Proposals include restricting subsidies for Chinese electric vehicles, requiring joint ventures for Chinese companies operating in Europe, and investing in technological sovereignty. Others advocate for strategic cooperation with China at the corporate level — “playing in the lion’s den” — to learn and adapt faster.
Defence Industry: A Limited Lifeline
Some economists see defence spending as a potential buffer. Chancellor Friedrich Merz has loosened debt limits to allow €1 trillion in new investments over 10 years, including upgrades to infrastructure and the military.
Germany’s biggest defence contractor, Rheinmetall, has seen its share price soar, with an average annual return of 85% over five years. Yet defence accounts for less than 2% of all metal and engineering jobs — too small to offset wider losses.

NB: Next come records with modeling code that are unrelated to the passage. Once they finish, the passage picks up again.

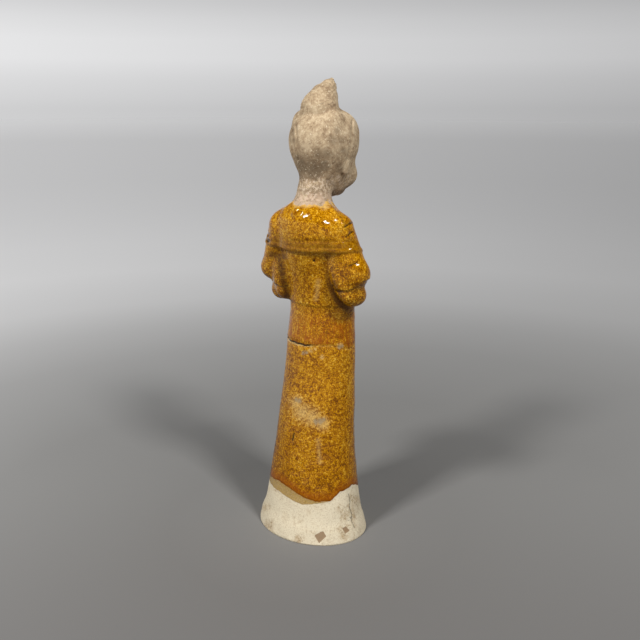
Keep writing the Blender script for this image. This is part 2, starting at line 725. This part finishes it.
def lineAround(pixels, others):
    stations = sorted([turnAndLevel(*pixel) for pixel in pixels] + list(others))
    stations = [(turn + whole, z) for whole in (-360, 0, 360) for turn, z in stations]
    return np.interp(turnAround(), *zip(*stations))


amberLow = lineAround(glazeEdge["amber"], glazeEdge["roundAmber"])
tanLow = lineAround(
    glazeEdge["tan"] + glazeEdge["amber"][5:], glazeEdge["roundTan"] + glazeEdge["roundAmber"][2:]
)
breakLevel = lineAround(oldBreak["line"], oldBreak["round"])
lipShare = oldBreak["faintLip"] * (1.0 - smoothStep(np.abs(onNear - 1.0), 0.0, 0.9))
lipShown = smoothStep(photoColumn, *oldBreak["lipStart"])
lipShown = lipShown * (1.0 - smoothStep(photoColumn, *oldBreak["lipEnd"]))
lipShare = (lipShare + (1.0 - lipShare) * lipShown) * seen
ragged = sum(grain(*row) for row in glazeEdge["ragged"])
fromCollar = glazeEdge["collar"] - pointLevel + sum(grain(*row) for row in glazeEdge["collarWaves"])
fields |= {
    "amberReach": np.minimum(pointLevel - amberLow + ragged, fromCollar),
    "tanReach": np.minimum(pointLevel - np.minimum(tanLow, amberLow) + 0.6 * ragged, fromCollar),
    "aboveBreak": pointLevel - breakLevel + 0.6 * ragged,
    "breakLip": lipShare,
    "chips": chipField(marks["chips"]),
}
fields |= {name: cutField(marks[name], width) for name, width in marks["widths"].items()}
fields |= {name: spotField(marks[name]) for name in ("pits", "stains", "napeShade", "lightSpots")}
for name, spots in marks["round"].items():
    fields[name] = np.maximum(spotField(marks[name]), roundField(spots))


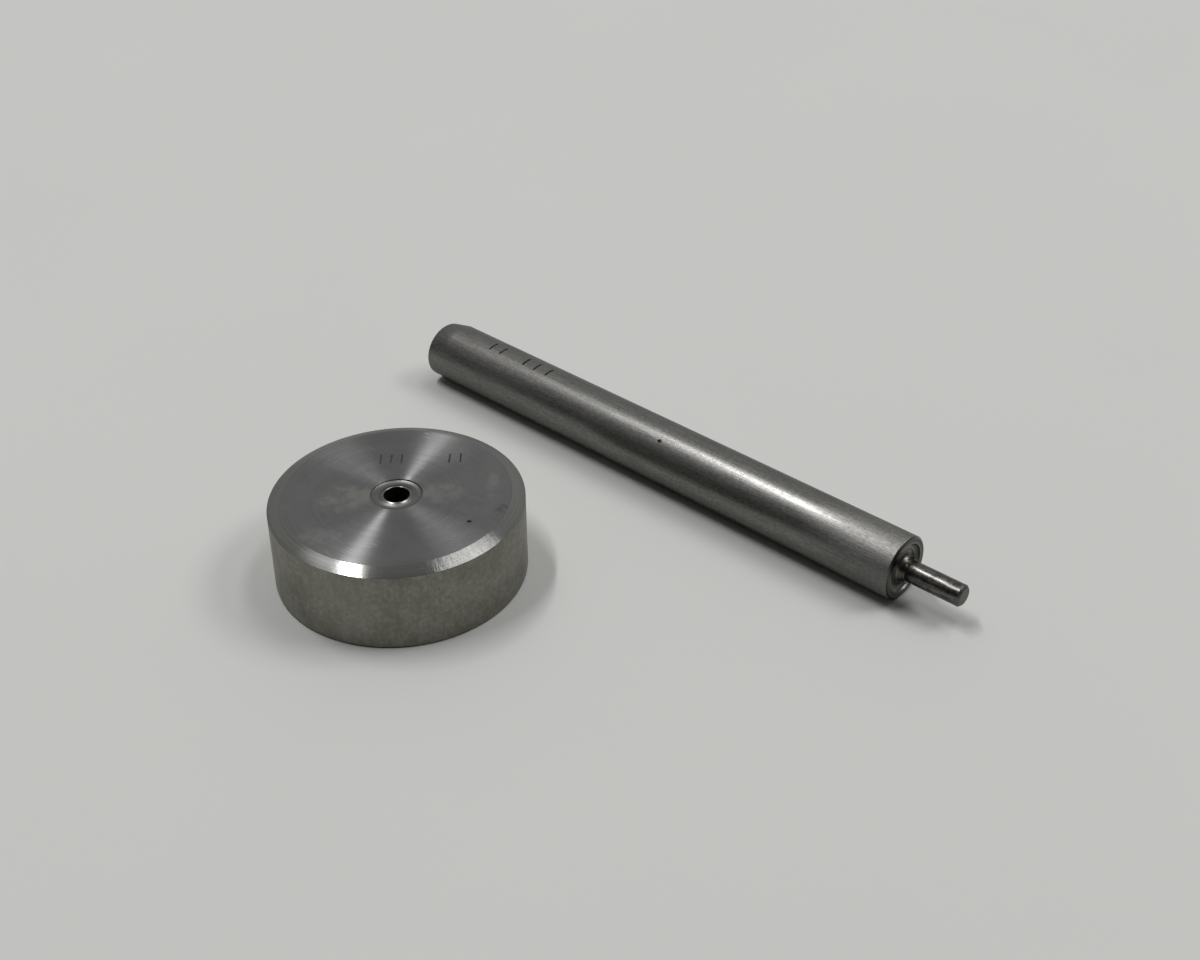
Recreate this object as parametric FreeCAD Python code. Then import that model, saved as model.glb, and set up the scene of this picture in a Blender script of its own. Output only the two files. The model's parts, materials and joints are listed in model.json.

Can Fiscal Stimulus Revive Growth?
Economists hope the Merz government’s investment plan will push Germany back to growth by 2026, after meagre 0.3% growth in 2025. BNP Paribas predicts output will rise 1.4% in 2026, driven by infrastructure upgrades.
However, critics warn that too much of the new spending is being diverted to welfare rather than industrial renewal. Local treasurers like Ditzingen’s Patrick Maier say the funds are insufficient and slow to arrive. “We’ll only finish projects already under way,” he said. “The rest are off the agenda for a very long time.”
A Nation at a Crossroads
Germany’s manufacturing crisis is not a temporary slowdown — it marks a turning point in the country’s economic identity. The model that sustained prosperity for decades — exporting high-value industrial goods — is being tested by technological disruption, geopolitical fragmentation, and self-inflicted rigidity.
Whether Germany adapts or declines will depend on how quickly it can rethink its industrial policy, embrace innovation, and reclaim competitiveness.
The question now is not whether German industry can recover — but whether it can reinvent itself before it’s too late.